Even Washington Ceasefire, a nonprofit devoted to ending gun violence, doubts the weapons collected during buybacks are the ones that will be used in future crimes.

"They get guns that aren't fully functional," said Ralph Fascitelli of Washington Ceasefire. "They get guns that people don't want. They get guns that really aren't working well."

"We give them high marks," Fascitelli said. "A for effort. Probably C- for execution and efficiency."

Some of the weapons brought to Seattle last month that worked were bought by people on site that were offering cash for guns, such as Robert Haugh. Those weapons were never turned in to police.

"(Gun buybacks) are a silly idea," said Haugh, "because the ones who are bringing guns in are not the ones that are the problem in this country today. Turning in guns by law-abiding people is a total waste of the government's time."

That's what Tabarrok's research also shows.

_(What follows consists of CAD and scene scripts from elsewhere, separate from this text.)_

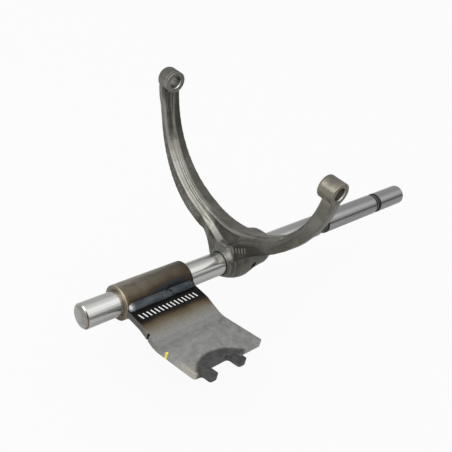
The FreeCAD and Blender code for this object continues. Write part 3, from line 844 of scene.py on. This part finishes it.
backdrop.inputs["Strength"].default_value = 1.0
skyPath = sky.nodes.new("ShaderNodeLightPath")
skyMix = sky.nodes.new("ShaderNodeMixShader")
sky.links.new(skyPath.outputs["Is Camera Ray"], skyMix.inputs[0])
sky.links.new(room.outputs[0], skyMix.inputs[1])
sky.links.new(backdrop.outputs[0], skyMix.inputs[2])
sky.links.new(skyMix.outputs[0], sky.nodes["World Output"].inputs[0])


def softbox(name, spot, target, size, power):
    light = bpy.data.lights.new(name, "AREA")
    light.shape = "RECTANGLE"
    light.size, light.size_y = size
    light.energy = power
    box = bpy.data.objects.new(name, light)
    bpy.context.collection.objects.link(box)
    box.location = spot
    box.rotation_euler = (Vector(target) - Vector(spot)).to_track_quat("-Z", "Y").to_euler()


softbox("tableLight", **studio["tableLight"])
print("studio lit")

# the camera: azimuth, height and roll in degrees, lens and sensor in millimetres
view = {
    "place": (-0.2325, -0.28822, 0.33849),
    "azimuth": -50.4521,
    "height": 33.4188,
    "roll": 14.7055,
    "lens": 53.531,
    "sensor": 36.0,
    "nearest": 0.01,
}
azimuth, height, roll = (math.radians(view[angle]) for angle in ("azimuth", "height", "roll"))
back = Vector((math.sin(azimuth) * math.cos(height), -math.cos(azimuth) * math.cos(height), math.sin(height)))
side = Vector((math.cos(azimuth), math.sin(azimuth), 0))
above = back.cross(side)
right = math.cos(roll) * side + math.sin(roll) * above
up = -math.sin(roll) * side + math.cos(roll) * above
cameraData = bpy.data.cameras.new("catalogueCamera")
cameraData.lens = view["lens"]
cameraData.sensor_width = view["sensor"]
cameraData.clip_start = view["nearest"]
camera = bpy.data.objects.new("catalogueCamera", cameraData)
bpy.context.collection.objects.link(camera)
camera.matrix_world = Matrix((
    (right.x, up.x, back.x, view["place"][0]),
    (right.y, up.y, back.y, view["place"][1]),
    (right.z, up.z, back.z, view["place"][2]),
    (0, 0, 0, 1)))
bpy.context.scene.camera = camera
bpy.context.scene.view_settings.view_transform = "Standard"
print("camera set")

bpy.context.view_layer.update()
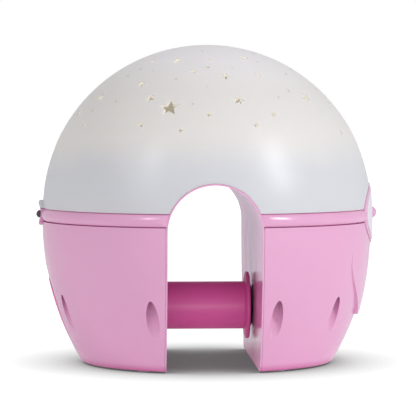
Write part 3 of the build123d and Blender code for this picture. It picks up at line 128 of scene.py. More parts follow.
# %% Fine mould grain, as a height for a Bump node
def build_mould_grain():
    tree, given, result = new_group(
        "mould_grain", [("Grain per metre", 1500.0)], [("Height", "NodeSocketFloat")]
    )
    place = tree.nodes.new("ShaderNodeTexCoord").outputs["Object"]
    fine = noise(tree, place, detail=3.0, roughness=0.6)
    tree.links.new(given.outputs["Grain per metre"], fine.inputs["Scale"])
    tree.links.new(fine.outputs["Fac"], result.inputs["Height"])
    return tree


mould_grain = build_mould_grain()


# %% Dull patches from handling, as a roughness
PATCHES_PER_METRE = 55.0


def build_handling():
    tree, given, result = new_group(
        "handling",
        [("Clean roughness", 0.25), ("Handled roughness", 0.35)],
        [("Roughness", "NodeSocketFloat")],
    )
    place = tree.nodes.new("ShaderNodeTexCoord").outputs["Object"]
    patches = noise(tree, place, detail=4.0, roughness=0.55)
    patches.inputs["Scale"].default_value = PATCHES_PER_METRE
    rough = remap(
        tree, patches.outputs["Fac"], 0.35, 0.7,
        given.outputs["Clean roughness"], given.outputs["Handled roughness"],
    )
    tree.links.new(rough, result.inputs["Roughness"])
    return tree


handling = build_handling()
print("shared effects:", mould_grain.name, handling.name)


# %% [markdown]
# ## Finishes
#
# A small function makes each plastic from the two shared effects, because the finishes differ only
# in colour, gloss and grain. Colours are written as the eye sees them (0 to 255) and turned into
# the linear light that the renderer works with. Numbers that are the same all over a piece sit on
# the shader's own sockets. The soft plastics also let a little light in, which Subsurface does.
#
# The pink gets one thing more, painted shade. Light that bounces about in a recess takes on the
# plastic's colour each time, so the screw channels and seams look deeper than the open flanks. An
# Ambient Occlusion node finds the closed-in places and paints a deeper pink there as shade.

# %% Helpers for finishes
def light(red, green, blue):
    """Linear colour from the 0 to 255 values that one would read off a screen."""
    def one(value):
        share = value / 255.0
        return share / 12.92 if share <= 0.04045 else ((share + 0.055) / 1.055) ** 2.4

    return (one(red), one(green), one(blue), 1.0)


GRAIN_DEPTH = 0.05 * MM


def new_finish(name):
    """A material with its node tree and its Principled shader."""
    finish = bpy.data.materials.new(name)
    finish.use_nodes = True
    tree = finish.node_tree
    shader = tree.nodes["Principled BSDF"]
    return finish, tree, shader


def add_grain(tree, shader, per_metre, strength):
    group = tree.nodes.new("ShaderNodeGroup")
    group.node_tree = mould_grain
    group.inputs["Grain per metre"].default_value = per_metre
    bump = tree.nodes.new("ShaderNodeBump")
    bump.inputs["Strength"].default_value = strength
    bump.inputs["Distance"].default_value = GRAIN_DEPTH
    tree.links.new(group.outputs["Height"], bump.inputs["Height"])
    tree.links.new(bump.outputs["Normal"], shader.inputs["Normal"])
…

"People who use guns for crime, that's their job, and they're not going to give up their tools just in return for a small amount of money," he said.

Doug Gallagher agrees. The three-striker is serving life in a Washington state prison for violent, armed crimes. In a letter to KIRO 7, he writes, "Why would I sell the tool that made me money?"

  >>> Read Gallagher's entire letter here.

Gallagher claimed at least 50 of his fellow inmates responded the same way when, at KIRO's request, he asked them about gun buybacks.

"If a criminal wants to get his hands on a gun, he will," Gallagher said.

Even so, Seattle Police Chief John Diaz supports gun buyback efforts.

"From my perspective, any unwanted gun that we take off the streets makes perfect sense," said Diaz.

Diaz, McGinn and Rivara all believe that guns out of homes means fewer firearms available for impulse crimes, such as suicide or domestic violence, and fewer deadly accidents.

"I've seen terribly tragic cases where typically it will be a young school-aged boy that will get access to the dad's gun, and play around with one of his friends, and actually shoot a friend and kill him," said Rivara.

Tabarrok agreed that all guns in homes should be locked up and kept away from the suicidal or mentally ill. But, he said that any claims that gun buybacks keep people safe from crime are empty promises.

"Gun buybacks, unfortunately, are completely ineffective," Tabarrok said. "They may look good for the media, but they're not a wise way to be spending our crime-fighting resources."

Instead of more gun buybacks in Seattle, Tabarrok suggested that companies that donate gift cards for buybacks instead donate money for more police officers.

According to Tabarrok, cops arresting bad guys with guns is something that actually works.